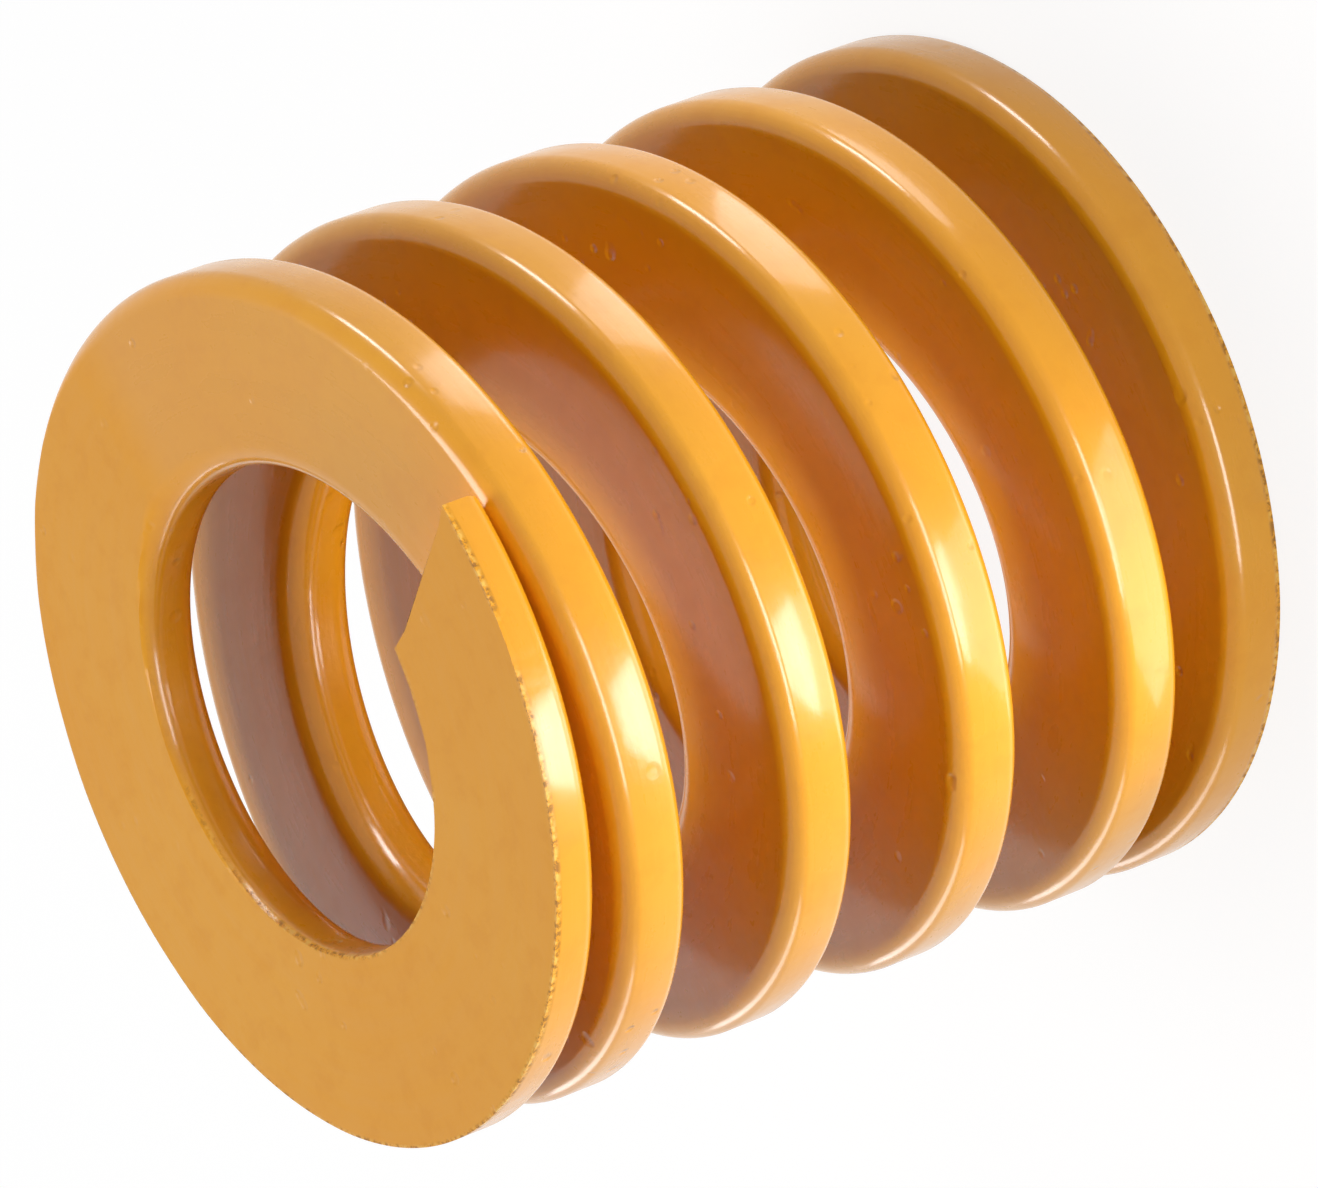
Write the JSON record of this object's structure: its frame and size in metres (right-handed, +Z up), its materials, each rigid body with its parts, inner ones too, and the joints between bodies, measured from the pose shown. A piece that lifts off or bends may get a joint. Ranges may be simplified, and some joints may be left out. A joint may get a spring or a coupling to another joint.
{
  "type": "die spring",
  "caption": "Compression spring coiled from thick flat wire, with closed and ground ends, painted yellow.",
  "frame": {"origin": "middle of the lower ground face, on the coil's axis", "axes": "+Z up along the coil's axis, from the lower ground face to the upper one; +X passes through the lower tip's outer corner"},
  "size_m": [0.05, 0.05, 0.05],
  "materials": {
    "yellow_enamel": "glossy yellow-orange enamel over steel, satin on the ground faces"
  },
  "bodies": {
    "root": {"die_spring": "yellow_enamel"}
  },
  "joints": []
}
..........
• _Exercise task_
Copy all of the material word for word.

• _Correct result_
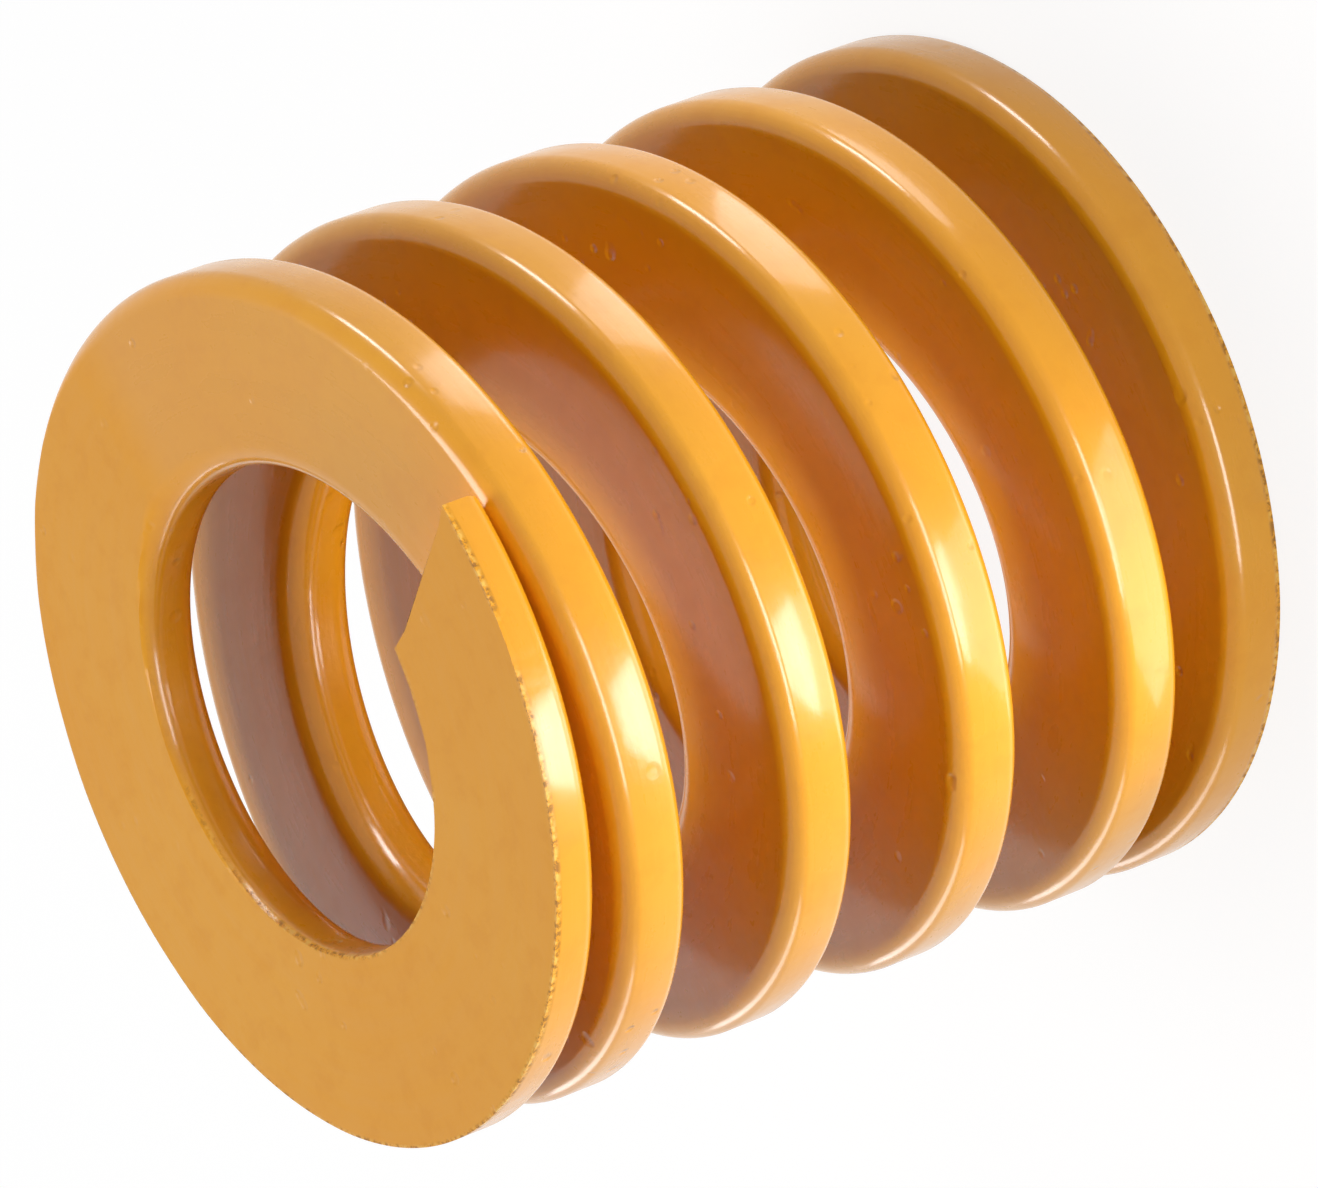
Write the JSON record of this object's structure: its frame and size in metres (right-handed, +Z up), its materials, each rigid body with its parts, inner ones too, and the joints between bodies, measured from the pose shown. A piece that lifts off or bends may get a joint. Ranges may be simplified, and some joints may be left out. A joint may get a spring or a coupling to another joint.
{
  "type": "die spring",
  "caption": "Compression spring coiled from thick flat wire, with closed and ground ends, painted yellow.",
  "frame": {"origin": "middle of the lower ground face, on the coil's axis", "axes": "+Z up along the coil's axis, from the lower ground face to the upper one; +X passes through the lower tip's outer corner"},
  "size_m": [0.05, 0.05, 0.05],
  "materials": {
    "yellow_enamel": "glossy yellow-orange enamel over steel, satin on the ground faces"
  },
  "bodies": {
    "root": {"die_spring": "yellow_enamel"}
  },
  "joints": []
}